EXERCISE OBJECTIVE
Begin at the line containing "0.40, 0.19), 0.75)" and stop at the line containing "if empty is"; copy those lines exactly, ends included, and nothing else.
----
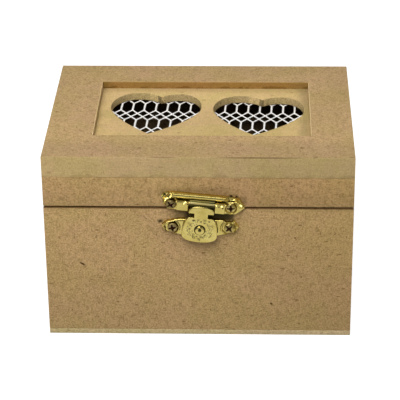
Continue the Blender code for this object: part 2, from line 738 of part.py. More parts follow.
def build_catch_plate(brass, screw_metal):
    """The plate on the body that the flap comes down over, with its screws."""
    step = CATCH_TOP - CATCH_STEP
    half = curve_points((0.0, CATCH_BOTTOM), (0.45 * CATCH_FOOT_HALF, CATCH_BOTTOM),
                        (0.8 * CATCH_FOOT_HALF, CATCH_FOOT - 0.3 * CATCH_STEP),
                        (CATCH_FOOT_HALF, CATCH_FOOT), 2 * CORNER_STEPS)
    half += [(CATCH_FOOT_HALF, CATCH_FOOT), (CATCH_HALF_LENGTH, CATCH_TIP), (CATCH_SHOULDER_HALF, step),
             (CATCH_TOP_HALF + CATCH_STEP, step), (CATCH_TOP_HALF, CATCH_TOP)]
    hole_radius = LATCH_SHANK_RADIUS + SCREW_PLAY
    holes = [circle(hole_radius, (side * CATCH_SCREW_U, CATCH_SCREW_V)) for side in (-1, 1)]
    rotation = (ON_FRONT[0], CATCH_TILT, 0.0)
    location = (CATCH_X, -HALF_DEPTH, CATCH_Z)
    mesh = prism("latch_catch_plate", mirrored(half), PLATE_GAP, PLATE_FACE, holes)
    plate = add_piece("latch_catch_plate", mesh, brass, location, rotation, smooth=True)
    button = turned_piece("button", [(CATCH_BUTTON_RADIUS, PLATE_GAP + LATCH_PLATE_THICKNESS / 2),
                                     (CATCH_BUTTON_RADIUS, PLATE_FACE + CATCH_BUTTON_HEIGHT / 2),
                                     (0.7 * CATCH_BUTTON_RADIUS, PLATE_FACE + CATCH_BUTTON_HEIGHT)])
    combine(plate, button, "UNION", "button")

    seat = PLATE_FACE + PLATE_GAP
    screw = screw_mesh("catch_screw", LATCH_HEAD_RADIUS, LATCH_HEAD_HEIGHT, LATCH_SHANK_RADIUS, seat,
                       ROUND_SIDES)
    for name, side in (("catch_screw_left", -1), ("catch_screw_right", 1)):
        x, z = on_face(side * CATCH_SCREW_U, CATCH_SCREW_V, CATCH_X, CATCH_Z, CATCH_TILT)
        add_piece(name, screw.copy(), screw_metal, (x, -HALF_DEPTH - seat, z), rotation, smooth=True)


def hinge_screw_places(up):
    """World x and z of the hinge screws above (up = 1) or below (up = -1) the axis."""
    z = SEAM_HEIGHT + up * HINGE_SCREW_DROP
    return [(sign * HINGE_X + side * HINGE_SCREW_SPACING / 2, z) for sign in (-1, 1) for side in (-1, 1)]


def hinge_bores(up):
    """The pilot holes behind one row of hinge leaves."""
    bite = WALL - SCREW_COVER + GLUE_GAP
    return [(x, z, HINGE_SHANK_RADIUS + SCREW_PLAY, bite, 0.0) for x, z in hinge_screw_places(up)]


def leaf_outline(outer_knuckles):
    """A hinge leaf, v running away from the axis, with tabs that reach its knuckles."""
    half = HINGE_WIDTH / 2
    tab = HINGE_BARREL_RADIUS / 2
    clear = HINGE_BARREL_RADIUS + SIDE_PLAY
    middle = HINGE_MIDDLE_KNUCKLE / 2
    split = middle + SIDE_PLAY if outer_knuckles else middle
    near, far = (tab, clear) if outer_knuckles else (clear, tab)
    corner = rounded([(-half, 0), (half, 0), (half, HINGE_LEAF_HEIGHT), (-half, HINGE_LEAF_HEIGHT)],
                     HINGE_CORNER_RADIUS)
    lower = [point for point in corner if point[1] > HINGE_LEAF_HEIGHT / 2]
    return [(-half, near), (-split, near), (-split, far), (split, far), (split, near),
            (half, near), *lower]


def build_hinge(side, sign, brass, screw_metal, pivot):
    """One hinge: a leaf on the body, a leaf on the lid, and the pin that joins them."""
    location = (sign * HINGE_X, HALF_DEPTH, SEAM_HEIGHT)
    half = HINGE_WIDTH / 2
    middle = HINGE_MIDDLE_KNUCKLE / 2
    slack = SIDE_PLAY / 10
    leaves = (("body", ON_BACK_HANGING, None, [(-half + slack, -middle - SIDE_PLAY - slack),
                                               (middle + SIDE_PLAY + slack, half - slack)]),
              ("lid", ON_BACK_STANDING, pivot, [(-middle + slack, middle - slack)]))
    holes = [circle(HINGE_SHANK_RADIUS + SCREW_PLAY, (s * HINGE_SCREW_SPACING / 2, HINGE_SCREW_DROP),
                    SMALL_ROUND_SIDES) for s in (-1, 1)]
    seat = HINGE_LEAF_FACE + PLATE_GAP
    screw = screw_mesh("hinge_screw", HINGE_HEAD_RADIUS, HINGE_HEAD_HEIGHT, HINGE_SHANK_RADIUS, seat,
                       SMALL_ROUND_SIDES)
    for owner, rotation, parent, knuckles in leaves:
        name = f"hinge_{side}_{owner}_leaf"
        mesh = prism(name, leaf_outline(owner == "body"), PLATE_GAP, HINGE_LEAF_FACE, holes)
        leaf = add_piece(name, mesh, brass, location, rotation, parent, smooth=True)
        for number, (start, end) in enumerate(knuckles):
            knuckle = tube_along_u(f"knuckle_{number}", start, end, HINGE_BARREL_RADIUS,
                                   HINGE_BORE_RADIUS, HINGE_STANDOFF,
                                   SMALL_ROUND_SIDES)
            combine(leaf, knuckle, "UNION", f"knuckle_{number}")
        up = 1 if owner == "lid" else -1
        places = [place for place in hinge_screw_places(up) if place[0] * sign > 0]
        for number, (x, z) in enumerate(places, start=1):
            place = (x, HALF_DEPTH + seat, z)
            add_piece(f"hinge_{side}_{owner}_screw_{number}", screw.copy(), screw_metal, place,
                      rotation, parent, smooth=True)
    end = half + HINGE_PIN_PROUD
    pin = along_u("pin", circle(HINGE_PIN_RADIUS, (0.0, HINGE_STANDOFF), SMALL_ROUND_SIDES), -end, end)
    add_piece(f"hinge_{side}_pin", pin, brass, location, ON_BACK_HANGING, smooth=True)


def main():
    """Build the whole box."""
    clear_scene()
    board = make_material("fibreboard", (0.46, 0.30, 0.15), 0.85)
    pale_board = make_material("pale fibreboard", (0.56, 0.38, 0.21), 0.85)
    panel_board = make_material("panel fibreboard", (0.60, 0.40, 0.19), 0.75)
    white = make_material("white lattice", (0.85, 0.84, 0.80), 0.5)
    brass = make_material("brass", (0.80, 0.66, 0.28), 0.25, 1.0)
    screw_metal = make_material("screw metal", (0.45, 0.36, 0.25), 0.35, 1.0)
    pivot = add_pivot("lid_pivot", (0, HINGE_AXIS_Y, SEAM_HEIGHT))
    build_body(board, pale_board)
    build_lid(board, panel_board, white, pivot)
    build_upper_plate(brass, screw_metal, pivot)
    build_flap(brass)
    build_catch_plate(brass, screw_metal)
    build_hinge("left", -1, brass, screw_metal, pivot)
    build_hinge("right", 1, brass, screw_metal, pivot)


main()
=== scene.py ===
"""The dressed scene of a small unfinished fibreboard box with a heart lid and a brass latch.

Shapes are drawn in millimetres and turned into metres when their mesh is made. The box's own
axes are +X to the right, -Y out of the front and +Z up.
"""
import math

import bmesh
import bpy
import numpy as np
from mathutils import Matrix, Vector, noise
from mathutils.geometry import delaunay_2d_cdt


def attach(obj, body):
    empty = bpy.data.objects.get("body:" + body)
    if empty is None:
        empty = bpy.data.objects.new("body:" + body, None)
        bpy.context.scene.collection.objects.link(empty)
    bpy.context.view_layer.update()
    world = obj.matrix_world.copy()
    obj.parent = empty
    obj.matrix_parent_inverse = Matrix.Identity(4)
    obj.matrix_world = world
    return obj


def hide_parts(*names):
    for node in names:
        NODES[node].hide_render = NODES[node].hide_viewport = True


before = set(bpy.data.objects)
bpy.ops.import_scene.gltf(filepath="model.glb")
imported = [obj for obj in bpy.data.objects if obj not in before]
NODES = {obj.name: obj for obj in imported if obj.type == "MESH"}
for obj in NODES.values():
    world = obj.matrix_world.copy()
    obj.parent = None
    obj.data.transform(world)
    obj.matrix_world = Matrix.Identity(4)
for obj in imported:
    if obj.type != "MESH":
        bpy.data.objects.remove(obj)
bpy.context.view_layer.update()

MM = 0.001

# The box: its boards, the seam between lid and body, and the glued joints
HALF_WIDTH = 55.0
HALF_DEPTH = 40.5
TOP = 72.0
SLAB_BOTTOM = 64.0
SEAM_HIGH = 52.7
SEAM_LOW = 51.92
BOARD = 6.0
FOOT = 2.0
GLUE = 0.02
SIDE_GAP = 0.03

# The axis and way that each side faces, and the body, lower end and upper end of its wall and its rim
SIDES = {"front": (1, -1), "back": (1, 1), "left": (0, -1), "right": (0, 1)}
PARTS = {"wall": ("body", FOOT + GLUE, SEAM_LOW), "rim": ("lid", SEAM_HIGH, SLAB_BOTTOM - GLUE)}

# Stray pilot holes beside the latch: (x, z, radius, depth)
PILOT_HOLES = {"wall_front": ((-13.5, 46.6, 0.6, 3.0),),
               "rim_front": ((11.6, 56.8, 0.6, 3.0), (13.6, 56.8, 0.4, 3.0))}

# The lid's window (left, front, right, back), the panel in it and the panel's hearts
WINDOW = (-38.2, -22.4, 39.9, 24.6)
PANEL_TOP = 69.5
PANEL_BOTTOM = 66.8
PANEL_PLAY = 0.05
HEARTS_LEFT = 3.9
HEARTS_RIGHT = 2.3
HEARTS_GAP = 4.5
HEARTS_TURN = math.radians(-4.5)

# The lattice: tall hexagons in staggered rows, with two diamonds between them
LATTICE_TOP = 66.5
LATTICE_BOTTOM = 66.2
LATTICE_PLAY = 0.3
LATTICE_BORDER = 1.2
PITCH = 4.34
UPRIGHT = 5.9
RISE = 2.9
BAR = 0.72
THINNER = 0.09
LATTICE_TURN = math.radians(-2.2)
LATTICE_SHIFT = (-1.0, 9.4)

# The latch's frames on the front face: (x, z, tilt), with u to the right, v up and w outwards
UPPER = (1.5, 54.7, math.radians(5.5))
CATCH = (0.7, 44.9, math.radians(1.2))
PLATE_BACK = 0.2
PLATE_FRONT = 1.0
PLATE_ROUND = 0.28
EAR_BACK = 0.55
AXIS_W = 1.8
KNUCKLE_RADIUS = 1.22
KNUCKLE_HALF = 4.45
KNUCKLE_SIDES = 40
FLAP_FRONT = 3.0
FLAP_THICKNESS = 0.62
KNOB_V = -9.845
SCREW_RADIUS = 1.75
UPPER_HOLES = ((-11.1, -0.6), (10.2, -0.65))
CATCH_HOLES = ((-10.2, -0.1), (10.2, -0.1))

# How far the rings of extra points lie from each edge of a modelled plate, and the turn in radians that
# spreads the flap's punched marks
EDGE_RINGS = (0.04, 0.1, 0.19, 0.3)
GOLDEN_ANGLE = 2.39996

# Ribs stamped in the upper plate: (line, half width, height)
UPPER_RIBS = (
    (((-11.2, 2.27), (6.6, 2.27)), 1.08, 1.1),
    (((6.6, 2.05), (8.2, 1.75), (9.3, 1.25), (10.4, 1.25), (11.5, 1.6), (12.3, 2.0)), 0.38, 0.8),
    (((6.6, 2.75), (8.2, 2.65), (9.4, 2.35), (10.5, 2.3), (11.6, 2.5), (12.4, 2.6)), 0.34, 0.75),
    (((-13.7, -0.6), (-13.0, 0.0), (-12.3, 0.8), (-11.7, 1.6), (-11.3, 2.4)), 1.0, 1.35),
    (((-14.3, 1.3), (-13.9, 0.4), (-13.4, 0.0)), 0.38, 0.5),
    (((-10.6, 2.95), (6.6, 2.95), (8.2, 2.95)), 0.22, 1.05),
)

# Small planed patches that catch the light: (line, radius, level)
UPPER_FACETS = (
    (((-13.3, 0.4), (-12.3, 1.1)), 0.52, 1.9),
    (((-11.5, 1.7), (-11.1, 2.9)), 0.4, 1.9),
    (((12.1, 2.35), (12.6, 1.85)), 0.3, 1.35),
    (((13.1, 0.75), (14.2, -0.15)), 0.42, 1.3),
)
CATCH_FACETS = (
    (((-13.45, 0.9), (-12.8, 1.75)), 0.26, 1.35),
    (((-12.4, 2.15), (-11.9, 2.4)), 0.26, 1.35),
    (((-9.3, 3.0), (-8.5, 3.25)), 0.24, 1.35),
    (((11.75, 2.85), (12.15, 2.2)), 0.24, 1.3),
    (((12.6, 1.75), (13.4, 0.8)), 0.24, 1.2),
)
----
THE RESULT
    panel_board = make_material("panel fibreboard", (0.60, 0.40, 0.19), 0.75)
    white = make_material("white lattice", (0.85, 0.84, 0.80), 0.5)
    brass = make_material("brass", (0.80, 0.66, 0.28), 0.25, 1.0)
    screw_metal = make_material("screw metal", (0.45, 0.36, 0.25), 0.35, 1.0)
    pivot = add_pivot("lid_pivot", (0, HINGE_AXIS_Y, SEAM_HEIGHT))
    build_body(board, pale_board)
    build_lid(board, panel_board, white, pivot)
    build_upper_plate(brass, screw_metal, pivot)
    build_flap(brass)
    build_catch_plate(brass, screw_metal)
    build_hinge("left", -1, brass, screw_metal, pivot)
    build_hinge("right", 1, brass, screw_metal, pivot)


main()
=== scene.py ===
"""The dressed scene of a small unfinished fibreboard box with a heart lid and a brass latch.

Shapes are drawn in millimetres and turned into metres when their mesh is made. The box's own
axes are +X to the right, -Y out of the front and +Z up.
"""
import math

import bmesh
import bpy
import numpy as np
from mathutils import Matrix, Vector, noise
from mathutils.geometry import delaunay_2d_cdt


def attach(obj, body):
    empty = bpy.data.objects.get("body:" + body)
    if empty is None:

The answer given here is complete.